* **PROBLEM TO SOLVE**
Copy exactly the lines from the one containing "Z_PLATE_FRONT, Z_PLATE_REAR, *Z_PLATE_Z))" to the one containing "obj.parent = None", both lines included, and nothing else.

* **SUPPLIED MATERIAL**

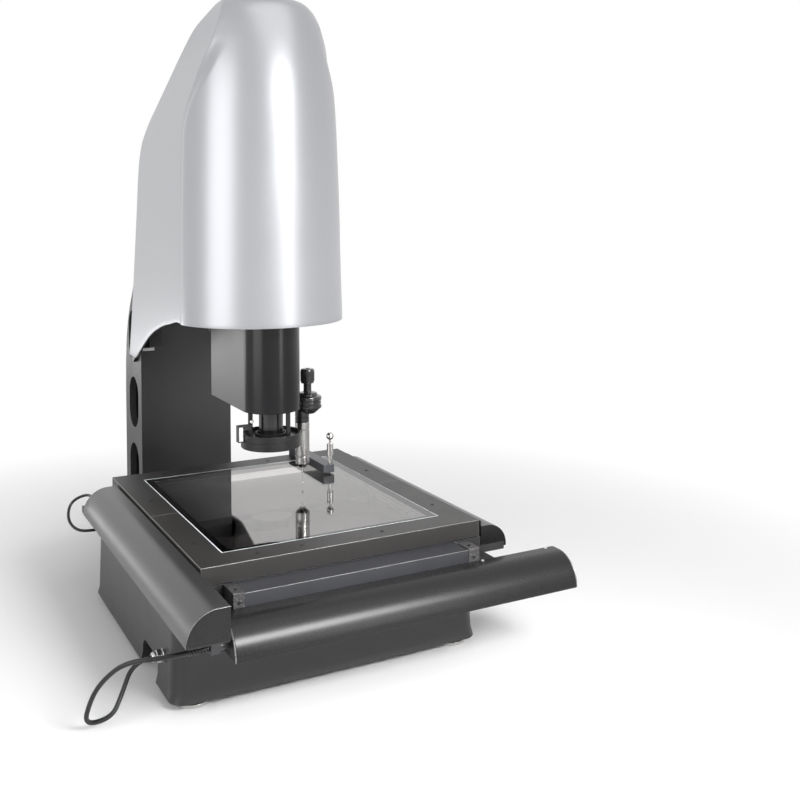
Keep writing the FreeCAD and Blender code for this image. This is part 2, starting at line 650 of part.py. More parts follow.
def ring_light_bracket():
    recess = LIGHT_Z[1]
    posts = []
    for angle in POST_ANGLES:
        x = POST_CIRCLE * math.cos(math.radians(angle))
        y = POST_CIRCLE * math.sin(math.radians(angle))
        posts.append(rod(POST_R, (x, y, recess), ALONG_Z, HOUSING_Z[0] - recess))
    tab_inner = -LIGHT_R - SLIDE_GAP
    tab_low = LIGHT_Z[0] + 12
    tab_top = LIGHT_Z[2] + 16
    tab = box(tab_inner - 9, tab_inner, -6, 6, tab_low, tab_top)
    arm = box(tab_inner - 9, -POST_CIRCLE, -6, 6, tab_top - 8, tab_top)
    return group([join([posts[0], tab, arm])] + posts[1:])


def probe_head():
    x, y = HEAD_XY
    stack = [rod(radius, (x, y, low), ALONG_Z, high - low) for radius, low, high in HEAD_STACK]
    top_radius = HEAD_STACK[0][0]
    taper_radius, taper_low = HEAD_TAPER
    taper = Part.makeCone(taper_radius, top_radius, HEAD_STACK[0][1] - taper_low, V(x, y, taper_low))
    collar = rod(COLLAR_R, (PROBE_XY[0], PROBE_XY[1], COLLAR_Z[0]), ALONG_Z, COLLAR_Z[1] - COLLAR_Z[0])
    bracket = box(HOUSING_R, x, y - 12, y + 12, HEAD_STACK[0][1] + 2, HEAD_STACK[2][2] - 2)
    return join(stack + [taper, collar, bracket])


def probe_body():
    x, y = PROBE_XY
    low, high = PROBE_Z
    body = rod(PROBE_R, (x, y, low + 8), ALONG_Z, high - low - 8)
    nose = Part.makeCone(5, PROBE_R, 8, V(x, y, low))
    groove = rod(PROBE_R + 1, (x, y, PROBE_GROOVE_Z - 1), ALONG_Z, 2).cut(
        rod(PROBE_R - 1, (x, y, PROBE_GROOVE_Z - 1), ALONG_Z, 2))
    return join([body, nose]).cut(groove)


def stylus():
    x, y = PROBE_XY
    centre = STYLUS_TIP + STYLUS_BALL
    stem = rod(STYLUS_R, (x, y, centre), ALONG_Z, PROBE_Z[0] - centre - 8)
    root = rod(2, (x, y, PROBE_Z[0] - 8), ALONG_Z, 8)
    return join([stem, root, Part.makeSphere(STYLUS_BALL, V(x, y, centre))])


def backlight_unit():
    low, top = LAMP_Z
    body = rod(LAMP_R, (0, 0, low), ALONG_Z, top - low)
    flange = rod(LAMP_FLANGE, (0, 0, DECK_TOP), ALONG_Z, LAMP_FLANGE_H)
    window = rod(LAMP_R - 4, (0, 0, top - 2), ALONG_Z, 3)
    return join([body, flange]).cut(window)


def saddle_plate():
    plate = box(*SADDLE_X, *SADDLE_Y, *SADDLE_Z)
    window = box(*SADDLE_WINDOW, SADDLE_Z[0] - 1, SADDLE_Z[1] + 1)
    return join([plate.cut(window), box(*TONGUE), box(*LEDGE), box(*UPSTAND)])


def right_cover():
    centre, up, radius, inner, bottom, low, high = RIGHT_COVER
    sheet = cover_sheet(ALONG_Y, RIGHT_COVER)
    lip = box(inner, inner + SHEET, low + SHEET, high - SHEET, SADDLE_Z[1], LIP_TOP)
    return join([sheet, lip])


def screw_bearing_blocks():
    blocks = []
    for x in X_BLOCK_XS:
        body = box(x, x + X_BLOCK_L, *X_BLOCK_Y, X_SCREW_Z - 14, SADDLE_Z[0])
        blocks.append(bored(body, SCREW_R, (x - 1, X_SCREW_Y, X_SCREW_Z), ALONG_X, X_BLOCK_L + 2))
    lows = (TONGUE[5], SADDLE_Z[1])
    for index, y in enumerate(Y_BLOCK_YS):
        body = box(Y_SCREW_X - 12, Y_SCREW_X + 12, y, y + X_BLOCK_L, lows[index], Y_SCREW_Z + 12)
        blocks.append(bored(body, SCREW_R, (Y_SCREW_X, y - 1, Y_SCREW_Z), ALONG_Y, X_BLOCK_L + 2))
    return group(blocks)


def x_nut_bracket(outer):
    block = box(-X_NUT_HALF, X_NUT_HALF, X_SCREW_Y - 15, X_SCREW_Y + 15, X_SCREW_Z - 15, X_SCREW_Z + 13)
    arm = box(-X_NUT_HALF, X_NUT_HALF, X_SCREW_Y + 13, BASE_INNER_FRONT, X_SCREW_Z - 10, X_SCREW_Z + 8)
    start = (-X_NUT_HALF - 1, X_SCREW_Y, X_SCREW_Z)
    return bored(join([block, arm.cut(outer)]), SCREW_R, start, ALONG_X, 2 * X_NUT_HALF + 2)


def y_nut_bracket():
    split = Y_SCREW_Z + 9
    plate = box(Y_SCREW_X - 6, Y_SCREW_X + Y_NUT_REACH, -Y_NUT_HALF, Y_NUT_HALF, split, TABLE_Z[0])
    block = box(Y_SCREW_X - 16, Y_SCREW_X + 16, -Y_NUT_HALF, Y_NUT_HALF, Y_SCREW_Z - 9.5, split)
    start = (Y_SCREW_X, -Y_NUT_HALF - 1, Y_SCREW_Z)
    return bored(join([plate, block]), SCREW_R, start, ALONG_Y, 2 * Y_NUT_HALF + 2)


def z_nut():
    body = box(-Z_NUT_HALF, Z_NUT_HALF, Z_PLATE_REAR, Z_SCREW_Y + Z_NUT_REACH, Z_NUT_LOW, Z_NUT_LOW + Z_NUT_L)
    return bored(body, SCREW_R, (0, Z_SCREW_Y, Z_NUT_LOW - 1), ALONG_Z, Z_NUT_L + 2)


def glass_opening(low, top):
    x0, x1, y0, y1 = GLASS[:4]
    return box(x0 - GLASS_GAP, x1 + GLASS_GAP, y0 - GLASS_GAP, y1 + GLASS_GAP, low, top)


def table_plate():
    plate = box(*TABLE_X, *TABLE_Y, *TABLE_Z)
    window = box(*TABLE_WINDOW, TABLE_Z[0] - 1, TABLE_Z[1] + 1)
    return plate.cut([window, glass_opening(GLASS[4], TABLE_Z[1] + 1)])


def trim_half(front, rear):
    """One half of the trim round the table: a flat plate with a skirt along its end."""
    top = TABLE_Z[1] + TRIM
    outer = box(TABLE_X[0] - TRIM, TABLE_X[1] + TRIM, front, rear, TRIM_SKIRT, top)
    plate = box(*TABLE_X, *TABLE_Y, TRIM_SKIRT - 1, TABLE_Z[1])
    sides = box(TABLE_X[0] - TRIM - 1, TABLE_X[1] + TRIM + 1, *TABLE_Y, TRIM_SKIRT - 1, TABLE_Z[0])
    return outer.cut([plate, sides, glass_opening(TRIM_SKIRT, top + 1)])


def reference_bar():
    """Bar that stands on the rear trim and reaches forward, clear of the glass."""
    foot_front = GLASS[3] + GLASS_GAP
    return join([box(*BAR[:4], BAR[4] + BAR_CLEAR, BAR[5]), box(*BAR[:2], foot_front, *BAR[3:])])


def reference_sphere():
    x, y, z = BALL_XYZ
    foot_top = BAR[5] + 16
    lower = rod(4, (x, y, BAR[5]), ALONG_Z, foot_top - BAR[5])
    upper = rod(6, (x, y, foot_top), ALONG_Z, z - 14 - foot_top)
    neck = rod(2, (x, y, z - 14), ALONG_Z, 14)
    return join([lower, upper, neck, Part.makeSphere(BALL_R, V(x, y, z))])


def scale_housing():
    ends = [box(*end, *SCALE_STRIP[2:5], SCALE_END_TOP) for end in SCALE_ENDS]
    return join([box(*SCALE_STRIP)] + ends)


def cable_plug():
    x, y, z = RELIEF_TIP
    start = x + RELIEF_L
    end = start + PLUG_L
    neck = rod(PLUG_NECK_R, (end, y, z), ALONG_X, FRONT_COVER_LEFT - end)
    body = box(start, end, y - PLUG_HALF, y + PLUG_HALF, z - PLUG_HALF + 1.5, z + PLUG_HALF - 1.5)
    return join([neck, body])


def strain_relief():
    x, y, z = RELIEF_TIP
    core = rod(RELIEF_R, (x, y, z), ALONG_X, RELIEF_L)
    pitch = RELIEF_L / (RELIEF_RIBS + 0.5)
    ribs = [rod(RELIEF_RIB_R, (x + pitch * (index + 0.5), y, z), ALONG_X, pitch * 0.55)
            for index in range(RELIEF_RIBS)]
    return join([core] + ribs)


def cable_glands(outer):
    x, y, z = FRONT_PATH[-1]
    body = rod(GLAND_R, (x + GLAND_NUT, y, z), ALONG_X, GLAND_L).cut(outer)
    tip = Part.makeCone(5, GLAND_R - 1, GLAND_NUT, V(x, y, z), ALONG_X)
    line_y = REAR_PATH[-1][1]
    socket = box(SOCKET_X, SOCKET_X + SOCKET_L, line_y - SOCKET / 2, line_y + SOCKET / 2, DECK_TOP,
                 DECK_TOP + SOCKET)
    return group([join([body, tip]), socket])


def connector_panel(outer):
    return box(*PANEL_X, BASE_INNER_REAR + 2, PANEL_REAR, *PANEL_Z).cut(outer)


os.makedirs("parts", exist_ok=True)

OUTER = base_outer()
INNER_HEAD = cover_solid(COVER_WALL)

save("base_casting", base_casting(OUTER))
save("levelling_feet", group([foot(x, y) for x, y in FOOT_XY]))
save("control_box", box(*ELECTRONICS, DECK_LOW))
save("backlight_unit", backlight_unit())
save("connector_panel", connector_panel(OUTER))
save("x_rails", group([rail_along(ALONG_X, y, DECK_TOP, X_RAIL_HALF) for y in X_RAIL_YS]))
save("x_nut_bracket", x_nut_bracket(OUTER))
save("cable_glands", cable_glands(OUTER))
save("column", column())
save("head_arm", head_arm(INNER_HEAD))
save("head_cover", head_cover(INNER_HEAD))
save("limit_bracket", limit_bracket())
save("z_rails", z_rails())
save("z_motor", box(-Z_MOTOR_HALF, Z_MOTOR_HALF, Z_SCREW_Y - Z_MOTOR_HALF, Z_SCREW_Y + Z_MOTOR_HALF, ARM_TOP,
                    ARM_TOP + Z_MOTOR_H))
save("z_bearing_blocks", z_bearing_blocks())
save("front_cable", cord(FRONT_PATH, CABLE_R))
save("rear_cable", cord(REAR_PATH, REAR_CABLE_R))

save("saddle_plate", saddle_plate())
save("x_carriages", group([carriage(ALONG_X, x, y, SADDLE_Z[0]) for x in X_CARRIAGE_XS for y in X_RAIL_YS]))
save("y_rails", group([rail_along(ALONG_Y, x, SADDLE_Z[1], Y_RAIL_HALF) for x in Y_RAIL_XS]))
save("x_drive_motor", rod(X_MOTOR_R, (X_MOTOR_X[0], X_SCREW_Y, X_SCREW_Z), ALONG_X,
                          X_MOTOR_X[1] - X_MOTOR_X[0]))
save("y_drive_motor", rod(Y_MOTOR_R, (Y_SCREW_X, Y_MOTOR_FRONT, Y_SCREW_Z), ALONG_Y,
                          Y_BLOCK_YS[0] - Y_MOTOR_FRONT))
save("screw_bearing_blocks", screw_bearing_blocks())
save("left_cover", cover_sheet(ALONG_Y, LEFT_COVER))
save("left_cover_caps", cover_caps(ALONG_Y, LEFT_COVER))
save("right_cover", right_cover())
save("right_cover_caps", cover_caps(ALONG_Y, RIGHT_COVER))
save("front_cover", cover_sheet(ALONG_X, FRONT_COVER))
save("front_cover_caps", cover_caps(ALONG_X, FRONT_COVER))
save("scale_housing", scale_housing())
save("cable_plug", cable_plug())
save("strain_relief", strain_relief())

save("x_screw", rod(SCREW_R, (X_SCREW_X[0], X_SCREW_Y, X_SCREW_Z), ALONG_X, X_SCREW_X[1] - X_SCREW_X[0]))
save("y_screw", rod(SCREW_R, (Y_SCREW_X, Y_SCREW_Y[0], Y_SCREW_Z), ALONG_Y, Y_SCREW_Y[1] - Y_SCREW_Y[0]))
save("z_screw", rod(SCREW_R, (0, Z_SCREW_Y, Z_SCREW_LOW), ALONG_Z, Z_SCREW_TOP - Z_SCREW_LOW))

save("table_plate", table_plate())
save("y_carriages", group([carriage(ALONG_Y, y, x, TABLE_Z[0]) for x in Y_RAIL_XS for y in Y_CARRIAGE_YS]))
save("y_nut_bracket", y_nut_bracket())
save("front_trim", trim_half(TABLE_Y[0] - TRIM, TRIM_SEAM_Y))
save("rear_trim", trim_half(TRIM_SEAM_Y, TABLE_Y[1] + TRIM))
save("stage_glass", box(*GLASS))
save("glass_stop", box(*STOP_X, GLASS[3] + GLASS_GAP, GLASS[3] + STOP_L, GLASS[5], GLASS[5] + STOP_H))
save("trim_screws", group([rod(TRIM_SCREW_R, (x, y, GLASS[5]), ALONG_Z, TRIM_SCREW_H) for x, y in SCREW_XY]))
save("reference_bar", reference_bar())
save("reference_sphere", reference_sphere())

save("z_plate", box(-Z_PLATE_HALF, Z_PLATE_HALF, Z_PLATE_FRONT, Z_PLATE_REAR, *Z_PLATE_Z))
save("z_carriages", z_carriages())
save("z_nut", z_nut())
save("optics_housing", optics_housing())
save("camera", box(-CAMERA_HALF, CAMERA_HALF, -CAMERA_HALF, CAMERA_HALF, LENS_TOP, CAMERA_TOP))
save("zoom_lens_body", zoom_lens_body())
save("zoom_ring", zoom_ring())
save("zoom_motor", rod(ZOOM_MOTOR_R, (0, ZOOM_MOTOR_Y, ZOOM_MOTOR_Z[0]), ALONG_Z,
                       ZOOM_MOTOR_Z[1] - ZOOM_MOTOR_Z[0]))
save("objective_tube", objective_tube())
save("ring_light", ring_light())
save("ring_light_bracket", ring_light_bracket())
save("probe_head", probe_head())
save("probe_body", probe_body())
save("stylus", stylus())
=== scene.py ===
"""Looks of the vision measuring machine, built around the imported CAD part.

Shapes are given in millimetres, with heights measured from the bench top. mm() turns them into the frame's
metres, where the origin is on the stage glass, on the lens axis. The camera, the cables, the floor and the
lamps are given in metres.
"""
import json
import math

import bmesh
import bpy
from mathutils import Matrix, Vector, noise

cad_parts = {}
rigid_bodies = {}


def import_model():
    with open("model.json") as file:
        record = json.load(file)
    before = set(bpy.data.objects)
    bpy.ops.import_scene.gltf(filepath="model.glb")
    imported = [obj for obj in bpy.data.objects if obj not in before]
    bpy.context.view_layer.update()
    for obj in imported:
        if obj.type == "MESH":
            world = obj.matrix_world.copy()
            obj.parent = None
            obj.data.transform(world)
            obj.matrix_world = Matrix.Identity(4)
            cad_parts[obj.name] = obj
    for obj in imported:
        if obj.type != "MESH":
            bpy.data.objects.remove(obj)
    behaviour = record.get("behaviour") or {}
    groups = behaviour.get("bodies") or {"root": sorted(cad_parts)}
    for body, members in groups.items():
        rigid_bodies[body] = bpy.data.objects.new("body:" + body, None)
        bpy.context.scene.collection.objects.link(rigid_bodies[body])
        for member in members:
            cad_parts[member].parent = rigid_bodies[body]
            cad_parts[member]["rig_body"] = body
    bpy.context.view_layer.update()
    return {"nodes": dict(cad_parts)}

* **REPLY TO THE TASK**
save("z_plate", box(-Z_PLATE_HALF, Z_PLATE_HALF, Z_PLATE_FRONT, Z_PLATE_REAR, *Z_PLATE_Z))
save("z_carriages", z_carriages())
save("z_nut", z_nut())
save("optics_housing", optics_housing())
save("camera", box(-CAMERA_HALF, CAMERA_HALF, -CAMERA_HALF, CAMERA_HALF, LENS_TOP, CAMERA_TOP))
save("zoom_lens_body", zoom_lens_body())
save("zoom_ring", zoom_ring())
save("zoom_motor", rod(ZOOM_MOTOR_R, (0, ZOOM_MOTOR_Y, ZOOM_MOTOR_Z[0]), ALONG_Z,
                       ZOOM_MOTOR_Z[1] - ZOOM_MOTOR_Z[0]))
save("objective_tube", objective_tube())
save("ring_light", ring_light())
save("ring_light_bracket", ring_light_bracket())
save("probe_head", probe_head())
save("probe_body", probe_body())
save("stylus", stylus())
=== scene.py ===
"""Looks of the vision measuring machine, built around the imported CAD part.

Shapes are given in millimetres, with heights measured from the bench top. mm() turns them into the frame's
metres, where the origin is on the stage glass, on the lens axis. The camera, the cables, the floor and the
lamps are given in metres.
"""
import json
import math

import bmesh
import bpy
from mathutils import Matrix, Vector, noise

cad_parts = {}
rigid_bodies = {}


def import_model():
    with open("model.json") as file:
        record = json.load(file)
    before = set(bpy.data.objects)
    bpy.ops.import_scene.gltf(filepath="model.glb")
    imported = [obj for obj in bpy.data.objects if obj not in before]
    bpy.context.view_layer.update()
    for obj in imported:
        if obj.type == "MESH":
            world = obj.matrix_world.copy()
            obj.parent = None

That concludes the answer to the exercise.